Gao Ertai zostaje przewieziony do obozu pracy położonego na pustyni Gobi, gdzie przez następne lata, dzień w dzień przy upalnym słońcu kopie rowy irygacyjne, a po całym dniu katorżniczej pracy zmuszany jest do brania udziału w wieczornych pogadankach, mających na celu uświadomienie opornym, że w kraju i na świecie istnieje tylko jeden właściwy system polityczny i jeden wybitny przywódca – Mao. Po kilku latach obóz zostaje zamknięty, nie dlatego, że wszyscy więźniowie zostali reedukowani, ale dlatego, że na skutek wysokiej śmiertelności zabrakło rąk do pracy. Gao miał szczęście i przeżył, nie oznacza to jednak pozytywnego zakończenia historii. Dalsze losy autora to nieustanne wzloty i upadki, w dalszym bowiem ciągu ciąży na nim piętno prawicowca.

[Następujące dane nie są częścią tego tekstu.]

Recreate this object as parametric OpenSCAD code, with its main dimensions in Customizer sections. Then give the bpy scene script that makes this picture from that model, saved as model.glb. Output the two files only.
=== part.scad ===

Książka „W poszukiwaniu ojczyzny. Wspomnienia z chińskiego obozu pracy” jest wyjątkowa z kilku względów. Po pierwsze to jedna z nielicznych pozycji, które uchylają rąbka tajemnicy jeśli chodzi o represje stosowane w Chińskiej Republice Ludowej. Dotychczas mogliśmy przeczytać o losach więźniów w niemieckich lagrach, radzieckich gułagach, maoistowskie obozy pracy owiane były jednak tajemnicą. Autor z dużą dokładnością opisuje życie codzienne więźniów, bezsensowność ich pracy, a także próby ich indoktrynacji. Gao na stronach książki stara się przedstawić atmosferę, jaka panowała w obozach, pokazuje strach, jaki towarzyszył więźniom każdego dnia, ich bezsilność, rezygnację, brutalność.Książka jest wyjątkowa także z innego względu, Ertai w każdej sytuacji w jakiej się znalazł stara się dostrzec jakieś oznaki piękna. Szczególnie znamienny jest tuopis malowideł umieszczanych przez setki lat na ścianach Jaskin Mogao.
„W poszukiwaniu ojczyzny” nie należy do łatwych i przyjemnych lektur. Autor porusza trudne dla współczesnego odbiorcy tematy, pokazuje mechanizmy funkcjonowania państwa totalitarnego, ukazuje upadek człowieka na przykładzie wielkich osobowości świata sztuki, nauki. Gao Ertai pokazuje życie obozowe, takie, jakie zapamiętał z własnego doświadczenia. Co jednak najważniejsze, autor nie stawiał sobie za cel zszokowanie czytelnika brutalnością opisów, skupił się raczej na ukazaniu wewnętrznych przeżyć jednego z setek tysięcy więźniów.